Consumer advocates like the U.S. Consumer Financial Protection Bureau, a federal agency, and the Pew Charitable Trusts have knocked such fees because they say the burden falls disproportionately on financially vulnerable consumers. The CFPB has even gone after individual banks for what it alleged are unlawful or deceptive overdraft practices. Both organizations have advocated for changes.
“The prevalence of fee-based overdraft programs at both large and small banks underscores the need for new policies to prevent ‘courtesy’ overdraft programs from being costly and unsustainable forms of short-term credit for many financially vulnerable consumers,” said Nick Bourke, director of Pew’s consumer finance project, in late 2016. “Regulators should set reasonable limits on overdraft fees and help banks create new small-credit options for those who want them.”
Others, like economist Mike Moebs, see them as a necessary evil. Simply put, “Overdrafts are needed,” said Moebs, who is also an accountant and chief executive of Moebs Services, an economic research firm situated north of Chicago. “There’s not much out there to (replace overdraft fees), and the reason is that overdrafts are unsecured credit.”
In other words, it’s credit a bank offers without any collateral — like a house or a car.
Omaha-based American National saw revenues from overdraft fees it charges fall 9 percent to about $ 2.7 million in 2016. It’s the No. 5 Nebraska-based bank in terms of in-state deposits, according to the latest regulatory figures.
Its $ 33 per-item fee can be applied up to 8 times in a single day, Sutton said. That means someone could potentially rack up $ 264 in overdraft charges in one day.
The bank in 2016 introduced a new program that keeps track of customers who habitually overdraft their accounts and triggers automated mailings to encourage them to take advantage of other bank services to avoid bouncing checks over and over.
For instance, they could open savings accounts to link to their checking accounts.
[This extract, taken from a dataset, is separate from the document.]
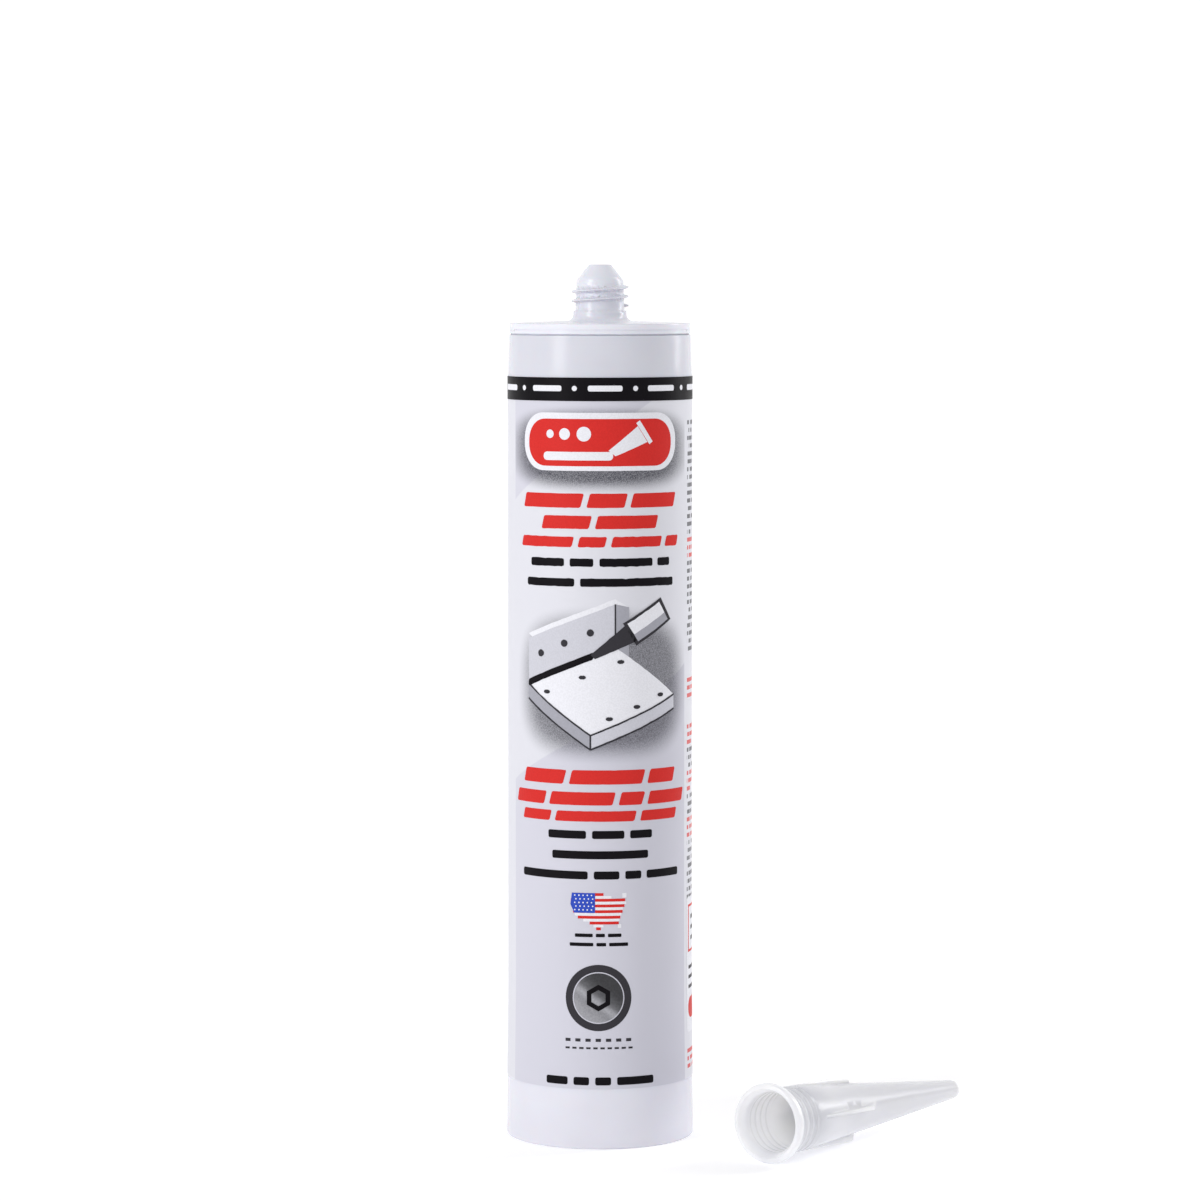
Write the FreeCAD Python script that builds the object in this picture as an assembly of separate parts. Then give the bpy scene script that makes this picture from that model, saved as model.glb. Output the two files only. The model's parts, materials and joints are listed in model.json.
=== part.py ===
import FreeCAD, Part
import math
import os
from FreeCAD import Vector

# Sealant cartridge for a caulking gun: a white plastic barrel with an open rear
# end, a welded head with a closed, threaded spout, a printed film round the
# barrel, a piston, the sealant in front of it, and a nozzle lying beside it.
# Millimetres, +Z up. The origin is on the barrel's axis at its rear rim, which
# the cartridge stands on. The front of the print faces -Y.

# Barrel
barrel_length = 211.9
bore_radius = 23.0
rear_wall = 1.8
waist_wall = 1.25
waist_height = 40.0
shoulder_wall = 1.15
front_wall = 0.8
rear_edge_radius = 0.6
mouth_step = 0.3
mouth_depth = 15.0
mouth_lead_in = 1.2

# Printed film
film_bottom = 15.9
film_top = 201.2
film_thickness = 0.1

# Head
seam_depth = 0.29
seam_height = 0.45
ring_overhang = 0.76
ring_height = 2.65
ring_edge_radius = 0.3
ring_line_depth = 0.12
ring_line_height = 0.3
ring_line_drop = 1.5
rim_width = 1.2
plate_thickness = 1.8
dome_rise = 0.4
spigot_depth = 3.0
spigot_wall = 1.1
spigot_clearance = 0.05

# Spout on the head
flare_radius = 12.0
collar_radius = 6.95
collar_height = 0.8
flare_height = 2.0
core_bottom_radius = 6.45
core_top_radius = 6.1
core_length = 8.0
tip_cone_height = 4.1
tip_radius = 2.85
tip_edge_radius = 0.3
throat_radius = 4.9
spout_wall = 1.4

# Thread of the spout and of the nozzle
thread_pitch = 2.42
thread_crest_radius = 7.5
thread_root_width = 1.15
thread_crest_width = 0.35
thread_bite = 0.4
spout_turns = 2.35
spout_thread_start = 1.35

# Piston
piston_recess = 17.0
piston_height = 21.0
piston_clearance = 0.06
piston_lip_height = 2.0
piston_waist_depth = 0.7
piston_waist_slope = 0.8
piston_disc_thickness = 2.4
piston_skirt_wall = 1.3
piston_hub_radius = 8.0
piston_hub_wall = 1.2
piston_hub_height = 3.0
piston_rib_count = 6
piston_rib_thickness = 1.2
piston_stop_gap = 0.3

# Nozzle, in its own axis from the flange's face to the tip
nozzle_length = 90.0
flange_radius = 10.31
flange_thickness = 2.6
flange_edge_radius = 0.9
funnel_radius = 9.0
funnel_depth = 2.6
funnel_edge_radius = 0.3
socket_radius = 7.7
socket_depth = 14.0
socket_outer_radius = 8.75
socket_outer_end = 8.5
socket_length = 15.5
nozzle_wall = 1.0
nozzle_tip_radius = 2.4
nozzle_tip_edge_radius = 1.6
nozzle_tip_wall = 1.4
nozzle_thread_clearance = 0.25
nozzle_turns = 3.0
fin_count = 4
fin_thickness = 1.1
fin_radius = 8.5
fin_end = 38.5
fin_end_slope = 1.2
fin_corner_radius = 1.0
fin_roll_deg = 8.0

# Where the nozzle lies: its flange's centre seen from above, and its heading
nozzle_x = 42.65
nozzle_y = -42.58
nozzle_heading_deg = 36.9

AXIS = Vector(0, 0, 1)
ORIGIN = Vector(0, 0, 0)
FULL_TURN = 360.0

rear_radius = bore_radius + rear_wall
waist_radius = bore_radius + waist_wall
shoulder_radius = bore_radius + shoulder_wall
front_radius = bore_radius + front_wall
mouth_radius = bore_radius + mouth_step
ring_radius = bore_radius + ring_overhang
seam_radius = ring_radius - seam_depth
head_top = barrel_length + seam_height + ring_height
plate_underside = head_top - plate_thickness
spigot_bottom = barrel_length - spigot_depth
spigot_inner_radius = bore_radius - spigot_clearance - spigot_wall
dome_top = head_top + dome_rise
collar_top = dome_top + flare_height + collar_height
cone_base = collar_top + core_length
spout_top = cone_base + tip_cone_height
throat_top = spout_top - spout_wall
throat_end_radius = tip_radius - spout_wall / 2
piston_front = piston_recess + piston_height
piston_radius = bore_radius - piston_clearance
piston_travel = spigot_bottom - piston_front - piston_stop_gap


def rounded_wire(corners):
    """Closed wire in the XZ plane through (radius, height) or (radius, height, rounding) corners."""
    points = [Vector(c[0], 0, c[1]) for c in corners]
    roundings = [c[2] if len(c) > 2 else 0.0 for c in corners]
    pieces = []
    for index, point in enumerate(points):
        rounding = roundings[index]
        before = points[index - 1] - point
        after = points[(index + 1) % len(points)] - point
        if rounding <= 0:
            pieces.append((point, point, None))
            continue
        before.normalize()
        after.normalize()
        half_angle = before.getAngle(after) / 2
        reach = rounding / math.tan(half_angle)
        bisector = before + after
        bisector.normalize()
        middle = point + bisector * (rounding / math.sin(half_angle) - rounding)
        pieces.append((point + before * reach, point + after * reach, middle))
    edges = []
    for index, (start, end, middle) in enumerate(pieces):
        if middle is not None:
            edges.append(Part.Arc(start, middle, end).toShape())
        following = pieces[(index + 1) % len(pieces)][0]
        if end.distanceToPoint(following) > 1e-6:
            edges.append(Part.LineSegment(end, following).toShape())
    return Part.Wire(edges)


def turned(corners):
    """Solid of revolution about the Z axis."""
    return Part.Face(rounded_wire(corners)).revolve(ORIGIN, AXIS, FULL_TURN)


def thread_ridge(root, crest, bottom, turns, start_deg):
    """Right-handed trapezoid ridge on a cylinder; it bites into the wall at its root."""
    outwards = 1.0 if crest > root else -1.0
    foot = root - outwards * thread_bite
    half_root = thread_root_width / 2
    half_crest = thread_crest_width / 2
    section = Part.makePolygon([
        Vector(foot, 0, -half_root), Vector(root, 0, -half_root), Vector(crest, 0, -half_crest),
        Vector(crest, 0, half_crest), Vector(root, 0, half_root), Vector(foot, 0, half_root),
        Vector(foot, 0, -half_root)])
    helix = Part.makeHelix(thread_pitch, thread_pitch * turns, root)
    ridge = Part.Wire(helix.Edges).makePipeShell([section], True, True)
    ridge.rotate(ORIGIN, AXIS, start_deg)
    ridge.translate(Vector(0, 0, bottom))
    return ridge


def barrel_outside_radius(height):
    """Radius of the barrel's outer wall at a height between the rear rim and the film's top."""
    if height < waist_height:
        return rear_radius + (waist_radius - rear_radius) * height / waist_height
    share = (height - waist_height) / (film_top - waist_height)
    return waist_radius + (shoulder_radius - waist_radius) * share


def make_barrel():
    return turned([
        (mouth_radius, 0), (rear_radius, 0, rear_edge_radius), (waist_radius, waist_height),
        (shoulder_radius, film_top), (front_radius, barrel_length), (bore_radius, barrel_length),
        (bore_radius, mouth_depth + mouth_lead_in), (mouth_radius, mouth_depth)])


def make_label():
    foot = barrel_outside_radius(film_bottom)
    return turned([
        (foot, film_bottom), (foot + film_thickness, film_bottom),
        (waist_radius + film_thickness, waist_height), (shoulder_radius + film_thickness, film_top),
        (shoulder_radius, film_top), (waist_radius, waist_height)])


def head_outside():
    spigot_radius = bore_radius - spigot_clearance
    ring_bottom = barrel_length + seam_height
    line_top = head_top - ring_line_drop
    line_bottom = line_top - ring_line_height
    rim_inner_radius = ring_radius - rim_width
    plate = [
        (0, spigot_bottom), (spigot_radius, spigot_bottom), (spigot_radius, barrel_length),
        (seam_radius, barrel_length), (seam_radius, ring_bottom), (ring_radius, ring_bottom),
        (ring_radius, line_bottom), (ring_radius - ring_line_depth, line_bottom),
        (ring_radius - ring_line_depth, line_top), (ring_radius, line_top),
        (ring_radius, head_top, ring_edge_radius), (rim_inner_radius, head_top)]
    flare_corner = (collar_radius, dome_top, flare_height)
    spout = [
        (flare_radius, dome_top), flare_corner, (collar_radius, collar_top),
        (core_bottom_radius, collar_top), (core_top_radius, cone_base),
        (tip_radius, spout_top, tip_edge_radius), (0, spout_top)]
    return turned(plate + spout)


def head_inside():
    return turned([
        (0, spigot_bottom), (spigot_inner_radius, spigot_bottom), (spigot_inner_radius, plate_underside),
        (throat_radius, plate_underside), (throat_radius, cone_base),
        (throat_end_radius, throat_top), (0, throat_top)])


def make_head():
    thread = thread_ridge(core_bottom_radius - thread_bite, thread_crest_radius,
                          collar_top + spout_thread_start, spout_turns, 0)
    return head_outside().fuse(thread).cut(head_inside()).removeSplitter()


def make_sealant():
    return turned([
        (0, piston_front), (bore_radius, piston_front), (bore_radius, spigot_bottom),
        (spigot_inner_radius, spigot_bottom), (spigot_inner_radius, plate_underside),
        (throat_radius, plate_underside), (throat_radius, cone_base),
        (throat_end_radius, throat_top), (0, throat_top)])


def make_piston():
    waist = piston_radius - piston_waist_depth
    front_lip = piston_front - piston_lip_height
    rear_lip = piston_recess + piston_lip_height
    disc_back = piston_front - piston_disc_thickness
    skirt_inner_radius = waist - piston_skirt_wall
    cup = turned([
        (0, disc_back), (skirt_inner_radius, disc_back), (skirt_inner_radius, piston_recess),
        (piston_radius, piston_recess), (piston_radius, rear_lip), (waist, rear_lip + piston_waist_slope),
        (waist, front_lip - piston_waist_slope), (piston_radius, front_lip), (piston_radius, piston_front),
        (0, piston_front)])
    hub_inner_radius = piston_hub_radius - piston_hub_wall
    hub_end = disc_back - piston_hub_height
    hub = turned([
        (hub_inner_radius, hub_end), (piston_hub_radius, hub_end),
        (piston_hub_radius, disc_back + piston_disc_thickness / 2),
        (hub_inner_radius, disc_back + piston_disc_thickness / 2)])
    rib_length = skirt_inner_radius - piston_hub_radius + piston_skirt_wall / 2 + piston_hub_wall / 2
    ribs = []
    for index in range(piston_rib_count):
        rib = Part.makeBox(rib_length, piston_rib_thickness, piston_hub_height + piston_disc_thickness / 2)
        rib.translate(Vector(piston_hub_radius - piston_hub_wall / 2, -piston_rib_thickness / 2, hub_end))
        rib.rotate(ORIGIN, AXIS, index * FULL_TURN / piston_rib_count)
        ribs.append(rib)
    return cup.fuse([hub] + ribs).removeSplitter()


def nozzle_outside():
    return turned([
        (0, 0), (flange_radius, 0, flange_edge_radius),
        (flange_radius, flange_thickness, flange_edge_radius), (socket_outer_radius, flange_thickness),
        (socket_outer_end, socket_length), (nozzle_tip_radius, nozzle_length, nozzle_tip_edge_radius),
        (0, nozzle_length)])


def nozzle_inside():
    bore_end_radius = nozzle_tip_radius - nozzle_wall
    return turned([
        (0, 0), (funnel_radius, 0), (socket_radius, funnel_depth), (socket_radius, socket_depth),
        (socket_outer_end - nozzle_wall, socket_length), (bore_end_radius, nozzle_length - nozzle_tip_wall),
        (0, nozzle_length - nozzle_tip_wall)])


def nozzle_fin():
    """One fin that lies on the cone, with its outer edge in line with the socket."""
    root = nozzle_tip_radius
    start = flange_thickness / 2
    section = rounded_wire([
        (root, start), (socket_outer_radius - nozzle_wall / 2, start), (fin_radius, socket_length),
        (fin_radius, fin_end, fin_corner_radius), (root, fin_end + fin_end_slope)])
    fin = Part.Face(section).extrude(Vector(0, fin_thickness, 0))
    fin.translate(Vector(0, -fin_thickness / 2, 0))
    return fin


def place_nozzle(nozzle):
    """Lay the nozzle on the ground: its flange's back edge and its lowest fin both touch it."""
    roll = math.radians(fin_roll_deg)
    fin_reach = fin_radius * math.cos(roll) + fin_thickness / 2 * math.sin(roll)
    touch_along = flange_thickness - flange_edge_radius
    drop = flange_radius - flange_edge_radius - fin_reach
    run = fin_end - fin_corner_radius - touch_along
    tilt = math.atan2(drop, run) + math.asin(flange_edge_radius / math.hypot(drop, run))
    axis_height = (flange_radius - flange_edge_radius) * math.cos(tilt) + flange_edge_radius
    face_height = axis_height + touch_along * math.sin(tilt)
    nozzle.rotate(ORIGIN, Vector(1, 0, 0), -90 - math.degrees(tilt))
    nozzle.rotate(ORIGIN, AXIS, -nozzle_heading_deg)
    nozzle.translate(Vector(nozzle_x, nozzle_y, face_height))
    print("nozzle tilt", round(math.degrees(tilt), 3), "flange centre height", round(face_height, 3))
    return nozzle


def make_nozzle():
    nozzle = nozzle_outside()
    fins = []
    for index in range(fin_count):
        fin = nozzle_fin()
        fin.rotate(ORIGIN, AXIS, 90 - fin_roll_deg + index * FULL_TURN / fin_count)
        fins.append(fin)
    hollow = nozzle.fuse(fins).cut(nozzle_inside())
    crest = core_bottom_radius + nozzle_thread_clearance
    thread = thread_ridge(socket_radius, crest, funnel_depth + thread_root_width, nozzle_turns, 0)
    return place_nozzle(hollow.fuse(thread).removeSplitter())


def main():
    os.makedirs("parts", exist_ok=True)
    shapes = {
        "barrel": make_barrel(),
        "head": make_head(),
        "label": make_label(),
        "piston": make_piston(),
        "sealant": make_sealant(),
        "nozzle": make_nozzle(),
    }
    for name, shape in shapes.items():
        solids = shape.Solids
        if len(solids) == 1:
            shape = solids[0]
        print(name, "solids", len(solids), "valid", shape.isValid(), "volume", round(shape.Volume, 1))
        shape.exportStep("parts/" + name + ".step")
    print("piston travel", round(piston_travel, 3))


main()
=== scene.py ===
import json
import math

import bpy
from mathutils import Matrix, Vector


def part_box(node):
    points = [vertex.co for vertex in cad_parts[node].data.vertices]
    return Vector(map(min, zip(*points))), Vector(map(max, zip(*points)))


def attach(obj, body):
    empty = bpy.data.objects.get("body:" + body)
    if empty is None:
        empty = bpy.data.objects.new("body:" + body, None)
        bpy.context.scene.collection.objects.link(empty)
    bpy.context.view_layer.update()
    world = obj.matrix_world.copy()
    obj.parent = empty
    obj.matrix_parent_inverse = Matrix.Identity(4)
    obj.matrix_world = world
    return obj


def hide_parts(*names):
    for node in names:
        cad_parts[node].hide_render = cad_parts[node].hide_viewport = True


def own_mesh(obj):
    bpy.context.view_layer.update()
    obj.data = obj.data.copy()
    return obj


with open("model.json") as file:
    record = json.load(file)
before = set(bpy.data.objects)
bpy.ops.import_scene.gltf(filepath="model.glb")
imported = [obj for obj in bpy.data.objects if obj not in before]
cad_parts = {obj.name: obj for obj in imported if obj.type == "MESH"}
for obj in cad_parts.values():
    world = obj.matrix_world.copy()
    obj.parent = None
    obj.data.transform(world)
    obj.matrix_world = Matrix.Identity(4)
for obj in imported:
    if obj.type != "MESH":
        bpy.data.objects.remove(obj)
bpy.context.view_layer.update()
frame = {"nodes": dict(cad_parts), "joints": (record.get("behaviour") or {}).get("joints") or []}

bl_info = {
    "name": "Sealant Cartridge",
    "version": (1, 0, 0),
    "blender": (4, 5, 0),
    "location": "3D View > Sidebar > Cartridge",
    "description": "Finishes a sealant cartridge: plastics, printed film, sealant and a plain studio",
    "category": "Object",
}

MM = 0.001
FRONT = math.radians(90)

# What the frame says about the cartridge, in millimetres
FILM_LOW, FILM_HIGH = (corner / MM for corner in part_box("label"))
SEALANT_LOW, SEALANT_HIGH = (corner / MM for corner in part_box("sealant"))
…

When their checking account comes up dry, the savings account is automatically debited — avoiding an overdraft fee.
That program played some part in declining overdraft revenues, but Sutton said the results have not yet been “robust.” Still, it’s growing: About 1 in 10 American National customers responded to those communications last year and that rate was up to about 20 percent in the first quarter of this year.
Of course, no matter how proactive financial institutions get, and no matter how healthy the economy is, there will always be people who spend more than they can afford. And that can be good for a bank’s bottom line.
Without fee income, 55 percent of banks, savings and loans and credit unions would have posted net losses instead of profits through the first three quarters of 2016, Moebs’ research found. Those fees don’t come exclusively from overdrafts; they’re also generated by bank business lines like wealth management, for example.
In the post-recession financial services industry, Moebs says, fee income has become increasingly vital to meet regulatory standards that call for banks to hold higher levels of capital — or money in the bank, essentially — in case of trouble.
And changing customers’ behavior in any industry is a tall order: Even going back to 2001, account holders have averaged more than 1 billion overdrafts each year, Moebs says.
In other words, fees — overdraft or otherwise — aren’t going away any time soon.
“This is a conservative number, but there are 43 million Americans that have problems with their finances,” Moebs said. “What are you going to do with them if overdrafts go away? What are you going to replace it with?”